[Entries with model source code]
-*-*-

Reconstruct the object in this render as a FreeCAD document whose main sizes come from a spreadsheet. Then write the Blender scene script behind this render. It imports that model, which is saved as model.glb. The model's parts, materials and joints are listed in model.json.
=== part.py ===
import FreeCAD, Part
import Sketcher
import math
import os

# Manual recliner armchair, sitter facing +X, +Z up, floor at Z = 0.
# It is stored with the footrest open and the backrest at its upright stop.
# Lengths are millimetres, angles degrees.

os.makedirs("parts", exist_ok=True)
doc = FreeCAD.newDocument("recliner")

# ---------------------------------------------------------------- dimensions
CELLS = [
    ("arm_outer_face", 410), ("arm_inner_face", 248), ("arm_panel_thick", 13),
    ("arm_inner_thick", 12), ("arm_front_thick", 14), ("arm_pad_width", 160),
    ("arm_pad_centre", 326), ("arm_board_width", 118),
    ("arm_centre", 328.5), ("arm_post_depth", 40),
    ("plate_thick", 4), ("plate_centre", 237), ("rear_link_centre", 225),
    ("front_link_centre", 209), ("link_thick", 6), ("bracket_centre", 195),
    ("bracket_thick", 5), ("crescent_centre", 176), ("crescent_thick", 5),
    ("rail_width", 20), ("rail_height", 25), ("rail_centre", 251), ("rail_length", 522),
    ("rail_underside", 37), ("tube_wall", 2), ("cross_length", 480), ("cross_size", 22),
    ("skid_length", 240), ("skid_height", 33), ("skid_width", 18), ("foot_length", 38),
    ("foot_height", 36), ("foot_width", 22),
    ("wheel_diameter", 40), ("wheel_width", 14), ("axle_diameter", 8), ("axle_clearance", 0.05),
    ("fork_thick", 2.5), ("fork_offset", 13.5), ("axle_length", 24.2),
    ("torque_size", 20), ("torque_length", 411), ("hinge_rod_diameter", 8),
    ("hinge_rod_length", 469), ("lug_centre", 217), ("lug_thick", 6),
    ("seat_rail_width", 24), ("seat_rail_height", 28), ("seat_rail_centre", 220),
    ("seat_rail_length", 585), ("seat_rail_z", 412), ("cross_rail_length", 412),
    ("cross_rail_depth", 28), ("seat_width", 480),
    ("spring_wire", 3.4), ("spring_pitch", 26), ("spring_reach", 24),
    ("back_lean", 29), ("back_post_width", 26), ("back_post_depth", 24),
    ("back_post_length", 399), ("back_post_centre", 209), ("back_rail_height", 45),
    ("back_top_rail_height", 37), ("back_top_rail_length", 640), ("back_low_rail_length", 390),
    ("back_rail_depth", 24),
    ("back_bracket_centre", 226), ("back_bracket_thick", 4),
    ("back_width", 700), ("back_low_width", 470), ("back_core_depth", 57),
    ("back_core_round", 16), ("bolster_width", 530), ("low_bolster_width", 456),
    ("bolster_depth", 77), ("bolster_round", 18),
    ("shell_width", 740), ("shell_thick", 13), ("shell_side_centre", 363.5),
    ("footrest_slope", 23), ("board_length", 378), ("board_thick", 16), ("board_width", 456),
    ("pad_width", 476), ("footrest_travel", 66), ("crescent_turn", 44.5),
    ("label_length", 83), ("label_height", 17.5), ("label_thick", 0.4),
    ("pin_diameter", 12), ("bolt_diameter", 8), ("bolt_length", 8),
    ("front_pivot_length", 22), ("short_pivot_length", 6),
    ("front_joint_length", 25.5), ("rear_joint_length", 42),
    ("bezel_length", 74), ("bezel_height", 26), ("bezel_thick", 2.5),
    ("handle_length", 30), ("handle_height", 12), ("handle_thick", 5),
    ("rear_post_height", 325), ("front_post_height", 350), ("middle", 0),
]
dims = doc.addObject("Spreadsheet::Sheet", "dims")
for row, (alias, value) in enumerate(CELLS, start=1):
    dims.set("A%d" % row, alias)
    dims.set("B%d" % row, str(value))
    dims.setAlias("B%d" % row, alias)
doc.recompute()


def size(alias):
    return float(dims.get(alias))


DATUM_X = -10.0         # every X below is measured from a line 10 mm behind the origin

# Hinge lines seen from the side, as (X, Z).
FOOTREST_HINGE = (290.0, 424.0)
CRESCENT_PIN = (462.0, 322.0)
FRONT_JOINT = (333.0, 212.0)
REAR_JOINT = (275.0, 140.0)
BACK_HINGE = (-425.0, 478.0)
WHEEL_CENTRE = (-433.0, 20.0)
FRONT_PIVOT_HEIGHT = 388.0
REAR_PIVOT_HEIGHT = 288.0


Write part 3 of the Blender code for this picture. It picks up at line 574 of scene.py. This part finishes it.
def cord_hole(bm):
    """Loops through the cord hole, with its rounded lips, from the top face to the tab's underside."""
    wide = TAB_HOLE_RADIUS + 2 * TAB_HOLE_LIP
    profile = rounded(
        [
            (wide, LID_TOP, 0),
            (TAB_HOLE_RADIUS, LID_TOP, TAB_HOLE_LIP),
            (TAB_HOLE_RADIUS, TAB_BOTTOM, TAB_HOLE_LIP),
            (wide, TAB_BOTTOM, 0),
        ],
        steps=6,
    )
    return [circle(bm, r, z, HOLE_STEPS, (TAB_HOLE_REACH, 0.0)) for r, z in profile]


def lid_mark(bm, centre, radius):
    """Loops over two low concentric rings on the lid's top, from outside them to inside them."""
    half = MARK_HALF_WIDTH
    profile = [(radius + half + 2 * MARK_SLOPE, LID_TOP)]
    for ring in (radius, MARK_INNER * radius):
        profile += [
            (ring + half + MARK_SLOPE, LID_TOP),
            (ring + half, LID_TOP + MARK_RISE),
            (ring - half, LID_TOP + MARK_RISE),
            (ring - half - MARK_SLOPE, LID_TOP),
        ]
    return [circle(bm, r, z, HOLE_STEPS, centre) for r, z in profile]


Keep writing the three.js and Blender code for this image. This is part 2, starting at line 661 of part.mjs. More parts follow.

-*-*-

[WHAT YOU NEED TO DO] Copy each entry exactly, with nothing added or dropped.

[SOLUTION TO THE EXERCISE]
Reconstruct the object in this render as a FreeCAD document whose main sizes come from a spreadsheet. Then write the Blender scene script behind this render. It imports that model, which is saved as model.glb. The model's parts, materials and joints are listed in model.json.
=== part.py ===
import FreeCAD, Part
import Sketcher
import math
import os

# Manual recliner armchair, sitter facing +X, +Z up, floor at Z = 0.
# It is stored with the footrest open and the backrest at its upright stop.
# Lengths are millimetres, angles degrees.

os.makedirs("parts", exist_ok=True)
doc = FreeCAD.newDocument("recliner")

# ---------------------------------------------------------------- dimensions
CELLS = [
    ("arm_outer_face", 410), ("arm_inner_face", 248), ("arm_panel_thick", 13),
    ("arm_inner_thick", 12), ("arm_front_thick", 14), ("arm_pad_width", 160),
    ("arm_pad_centre", 326), ("arm_board_width", 118),
    ("arm_centre", 328.5), ("arm_post_depth", 40),
    ("plate_thick", 4), ("plate_centre", 237), ("rear_link_centre", 225),
    ("front_link_centre", 209), ("link_thick", 6), ("bracket_centre", 195),
    ("bracket_thick", 5), ("crescent_centre", 176), ("crescent_thick", 5),
    ("rail_width", 20), ("rail_height", 25), ("rail_centre", 251), ("rail_length", 522),
    ("rail_underside", 37), ("tube_wall", 2), ("cross_length", 480), ("cross_size", 22),
    ("skid_length", 240), ("skid_height", 33), ("skid_width", 18), ("foot_length", 38),
    ("foot_height", 36), ("foot_width", 22),
    ("wheel_diameter", 40), ("wheel_width", 14), ("axle_diameter", 8), ("axle_clearance", 0.05),
    ("fork_thick", 2.5), ("fork_offset", 13.5), ("axle_length", 24.2),
    ("torque_size", 20), ("torque_length", 411), ("hinge_rod_diameter", 8),
    ("hinge_rod_length", 469), ("lug_centre", 217), ("lug_thick", 6),
    ("seat_rail_width", 24), ("seat_rail_height", 28), ("seat_rail_centre", 220),
    ("seat_rail_length", 585), ("seat_rail_z", 412), ("cross_rail_length", 412),
    ("cross_rail_depth", 28), ("seat_width", 480),
    ("spring_wire", 3.4), ("spring_pitch", 26), ("spring_reach", 24),
    ("back_lean", 29), ("back_post_width", 26), ("back_post_depth", 24),
    ("back_post_length", 399), ("back_post_centre", 209), ("back_rail_height", 45),
    ("back_top_rail_height", 37), ("back_top_rail_length", 640), ("back_low_rail_length", 390),
    ("back_rail_depth", 24),
    ("back_bracket_centre", 226), ("back_bracket_thick", 4),
    ("back_width", 700), ("back_low_width", 470), ("back_core_depth", 57),
    ("back_core_round", 16), ("bolster_width", 530), ("low_bolster_width", 456),
    ("bolster_depth", 77), ("bolster_round", 18),
    ("shell_width", 740), ("shell_thick", 13), ("shell_side_centre", 363.5),
    ("footrest_slope", 23), ("board_length", 378), ("board_thick", 16), ("board_width", 456),
    ("pad_width", 476), ("footrest_travel", 66), ("crescent_turn", 44.5),
    ("label_length", 83), ("label_height", 17.5), ("label_thick", 0.4),
    ("pin_diameter", 12), ("bolt_diameter", 8), ("bolt_length", 8),
    ("front_pivot_length", 22), ("short_pivot_length", 6),
    ("front_joint_length", 25.5), ("rear_joint_length", 42),
    ("bezel_length", 74), ("bezel_height", 26), ("bezel_thick", 2.5),
    ("handle_length", 30), ("handle_height", 12), ("handle_thick", 5),
    ("rear_post_height", 325), ("front_post_height", 350), ("middle", 0),
]
dims = doc.addObject("Spreadsheet::Sheet", "dims")
for row, (alias, value) in enumerate(CELLS, start=1):
    dims.set("A%d" % row, alias)
    dims.set("B%d" % row, str(value))
    dims.setAlias("B%d" % row, alias)
doc.recompute()


def size(alias):
    return float(dims.get(alias))


DATUM_X = -10.0         # every X below is measured from a line 10 mm behind the origin

# Hinge lines seen from the side, as (X, Z).
FOOTREST_HINGE = (290.0, 424.0)
CRESCENT_PIN = (462.0, 322.0)
FRONT_JOINT = (333.0, 212.0)
REAR_JOINT = (275.0, 140.0)
BACK_HINGE = (-425.0, 478.0)
WHEEL_CENTRE = (-433.0, 20.0)
FRONT_PIVOT_HEIGHT = 388.0
REAR_PIVOT_HEIGHT = 288.0


Write part 3 of the Blender code for this picture. It picks up at line 574 of scene.py. This part finishes it.
def cord_hole(bm):
    """Loops through the cord hole, with its rounded lips, from the top face to the tab's underside."""
    wide = TAB_HOLE_RADIUS + 2 * TAB_HOLE_LIP
    profile = rounded(
        [
            (wide, LID_TOP, 0),
            (TAB_HOLE_RADIUS, LID_TOP, TAB_HOLE_LIP),
            (TAB_HOLE_RADIUS, TAB_BOTTOM, TAB_HOLE_LIP),
            (wide, TAB_BOTTOM, 0),
        ],
        steps=6,
    )
    return [circle(bm, r, z, HOLE_STEPS, (TAB_HOLE_REACH, 0.0)) for r, z in profile]


def lid_mark(bm, centre, radius):
    """Loops over two low concentric rings on the lid's top, from outside them to inside them."""
    half = MARK_HALF_WIDTH
    profile = [(radius + half + 2 * MARK_SLOPE, LID_TOP)]
    for ring in (radius, MARK_INNER * radius):
        profile += [
            (ring + half + MARK_SLOPE, LID_TOP),
            (ring + half, LID_TOP + MARK_RISE),
            (ring - half, LID_TOP + MARK_RISE),
            (ring - half - MARK_SLOPE, LID_TOP),
        ]
    return [circle(bm, r, z, HOLE_STEPS, centre) for r, z in profile]


Keep writing the three.js and Blender code for this image. This is part 2, starting at line 661 of part.mjs. More parts follow.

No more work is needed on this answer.